First of all, Kamil reveals that Central Park was probably founded to boost nearby residents' property values. In 1853, the New York State legislature passed the law to set aside 750 acres in Manhattan for America's first major public landscaped park. Although it is true that some rich New Yorkers simply wanted a beautiful park similar to those in London, which would make New York a world-class destination, others had a different perspective about Central Park. Many thought it was created for the sole purpose to bolster property values of the land surrounding the park. Central Park's rocky, craggy stretches were "impossible to dynamite," so the land wasn't used, and it wasn't easy on the eyes for nearby residents too. Additionally, according to the article, Central Park allowed us to compete with European cities. But, as is true of many things in New York, it was actually done for profit. This fact is quite interesting as it not only provides one stereotypical "Parks are always beautiful and heavenly good" perspective, but also shows that Central Park has downsides and not everyone supports this new addition. In reality, this controversy over Central Park is a symbol of beliefs, conveying that everything has a good and bad side to it and it all depends on your personal perspective. For example, I have never been to Central Park, but based on what I know so far, I still believe that it is a safe, fun, and effective place to enjoy yourself, while others may think its noise and environment simply gives it a bad influence on their lives. This example gives the park more meaningful insight because it shows that this park came with much argument and controversy, and the fact that it could be displayed differently in each person's mind can be mind-blowing. Consequently, this detail proves that Central Park emanated with many controversies and arguments on its overall effectiveness, giving it more history, thought, and perspective as time moves on.
Furthermore, Kamil uncovers that Central Park is designed to be a small-scale version of New York State itself. The southern part of the park, which is more formal and less rustic, is meant to evoke New York City and its surrounding wealthy suburbs. As you move north into the ramble with the hills and woods and wonderful gazebos and benches, you should be reminded of the bucolic Catskills and Adirondacks north of the city. This sudden transition contrasts New York City's heavy industry and business with the serenity of the woodlands up north. The underlying meaning of all of this is surprisingly obvious, Central Park was created as an exact microcosm of its location, New York City, and this connection ultimately makes the park more symbolic and attractive to the public. This detail is very interesting because it shows the connection between two very different dimensions, and furthermore extends by stating the contrast between urban & rural life, all in a single, exclusive package (Central Park). Additionally, this fact is very important to the overall image of Central Park, by giving it deeper history and meaning. Creating a symbolic connection between New York City and the park, especially through a comparison of two opposite things, shows the bond of Yorkers and the effort put into making the park into a microcosm of actual New York City. From my personal perspective, I have seen countless pictures about the varying sections of Central Park, including but not limited to a wooden gazebo on the lake in Central Park, large monumental sculptures representing labor aspects of industries, and large serene ecosystems containing ample botany, animals, and an accurate image of the Adirondacks and Catskills. Through these reasons, I believe Central Park is an accurate small--sized NYC, achievable through the creation of two very different worlds inside one public universe.
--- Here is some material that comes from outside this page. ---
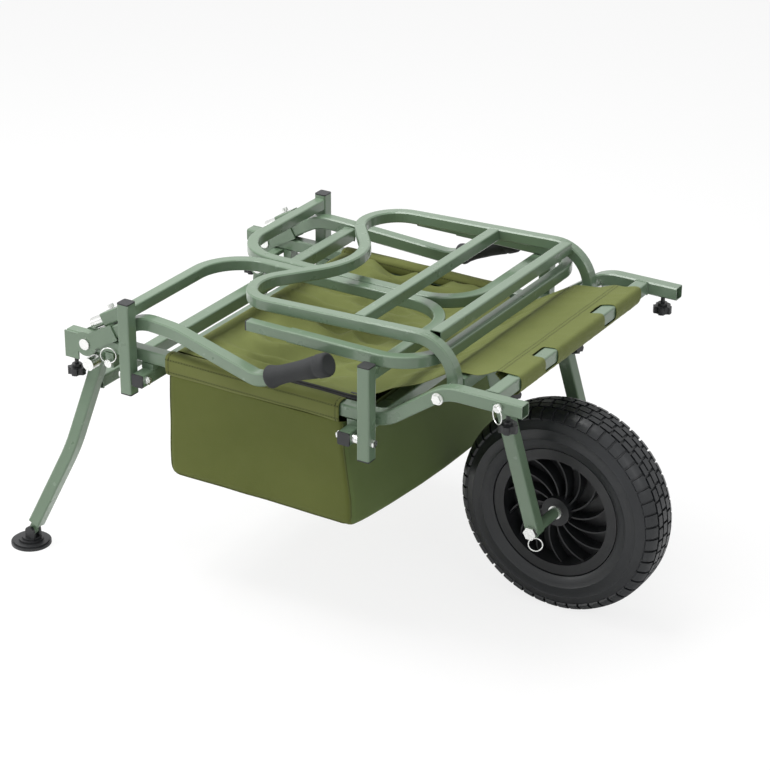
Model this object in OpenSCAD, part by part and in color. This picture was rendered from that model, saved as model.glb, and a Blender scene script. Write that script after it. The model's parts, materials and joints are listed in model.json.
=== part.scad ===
// Folding fishing trolley: tubular barrow with one front wheel, a hanging bag,
// folding side frames, a hinged front rack, a stowed front bar, folding handles and folding legs.
// X points forward to the wheel, Z up, right is -Y. The origin is on the ground under the middle of its length.

/* [Tubes] */
// Side of the square tubes of the main frame, legs and handles
main_tube = 25; // [23:1:27]
// Side of the square tubes of the side frames, rack and front bar
bow_tube = 22; // [20:1:23]
// Side of the square tubes of the fork
fork_tube = 26; // [24:1:28]
// Wall of every square tube
tube_wall = 1.5; // [1:0.25:2]
// Outside corner radius of every square tube
tube_round = 3; // [2:0.5:4]

/* [Rails] */
// Half the distance between the middles of the two rails
rail_y = 298; // [290:1:310]
// Height of the middle of a rail behind its bend
rail_z = 445.5; // [435:0.5:460]
// Rise of a rail in its double bend
rail_rise = 85.5; // [75:0.5:95]
// Radius of the two bends of a rail
rail_bend_r = 90; // [70:5:110]
// Slope between the two bends of a rail
rail_slope = 35; // [30:1:40]
// Length of a rail behind the rear post
rail_tail = 158; // [155:1:170]
// Raised start of a rail, ahead of the front post
rail_raised = 171; // [165:1:180]
// Open front end of a rail, ahead of the front post
rail_nose = 294; // [285:1:310]

/* [Posts and side frames] */
// Distance between the rear and the front posts
post_gap = 514; // [480:2:560]
// Distance of a post outside the middle of its rail
post_out = 32; // [31:0.5:34]
// Height of a post with its caps
post_h = 182; // [170:2:200]
// Depth of a post below its hinge bolt
post_drop = 35; // [30:0.5:40]
// Height of the saddle between a rail and a cross tube
saddle_h = 11.5; // [10:0.5:13]
// Height of the underside of the folded side frames
side_frame_z = 525; // [522:0.5:530]
// Corner radius of a side frame, at the middle of its tube
side_bend_r = 95; // [80:5:110]
// Gap between the two folded side frames
side_gap = 3; // [2:0.5:8]

/* [Rack] */
// Distance of the rack hinge ahead of the front post
rack_hinge_ahead = 131; // [125:1:140]
// Height of the rack hinge
rack_hinge_z = 517; // [510:1:522]
// Half the distance between the middles of the rack's side tubes
rack_y = 252; // [240:1:262]
// Rise angle of the rack towards the front
rack_pitch = 2.2; // [1.5:0.1:3]
// Length of the rack behind its hinge
rack_len = 461; // [440:1:470]
// Radius of the front bends of the rack
rack_bend_r = 72; // [64:1:78]
// Radius of the rear corners of the rack
rack_corner_r = 68; // [60:1:76]
// Slope of the two flanks of the notch in the rear edge of the rack
notch_slope = 38; // [30:1:40]
// Radius at the bottom of the notch
notch_r = 128; // [110:1:135]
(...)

Finally, Kamil postulates that there was a very specific, open-to-the-public competition to design Central Park. Frederick Law Olmsted and Calvert Vaux beat out 32 competitors in 1858 for the right to design Central Park. The open contest was very specific: It had to have a parade ground, a principal fountain, a lookout tower, a skating arena, four cross streets, and a place for an exhibition or a concert hall. Olmsted and Vaux seamlessly designed a naturalistic landscape hitting all those notes: Sheep Meadow, Bethesda Fountain, Belvedere Tower, the lake, and the sunken traverse roads in the park's center. Additionally, during the park's ensuring construction, millions of cartloads of dirt and topsoil were shifted to build the terrain, about 5,000,000 trees and shrubs were planted, a water-supply system was laid, and many bridges, arches, and roads were constructed. This fact, like the others, is very interesting because it shows the tedious & specific planning required to erect Central Park and its countless features. Extending off this point, the completed Central Park officially opened in 1876, and it is still one of the greatest achievements in artificial landscaping. The park's terrain and vegetation are highly varied and range from flat grassy swards, gentle slopes, and shady glens to steep, rocky ravines. This detail ultimately allows us to understand how Central Park was morphed into its magnificent state today and its amazing features, and through this analysis, we can tell that the answer is tough, explicit planning. A personal experience of Central Park's arduous planning is when I saw Cleopatra's Needle (an ancient Egyptian obelisk). The caption of the photo revealed the planning involved with this monument; the workers spent days designing it so that it would align with the sun and therefore portray accurate time. This is just one of the many extraordinary structures in Central Park that have been produced through hard work, progress, and preparation. Wrapping this all up, it is apparent that Central Park was created through laborious planning, and this truth bomb makes us realize that we should appreciate the park a little more, and understand its magnificent state it is in today.
In conclusion, Central Park acts as a haven for the people of New York City, and this is due to several factors revealed in Smithsonian's Article - 12 Secrets of New York's Central Park. Central Park came with many doubts on its effectiveness, symbols of the surrounding NYC area, and ample amounts of planning and preparation, and much more. But regardless of its previous history, we can all agree that it is truly a sight to behold today, and that it has provided a great area to enjoy, relax, and appreciate the beauty of our glamorous world.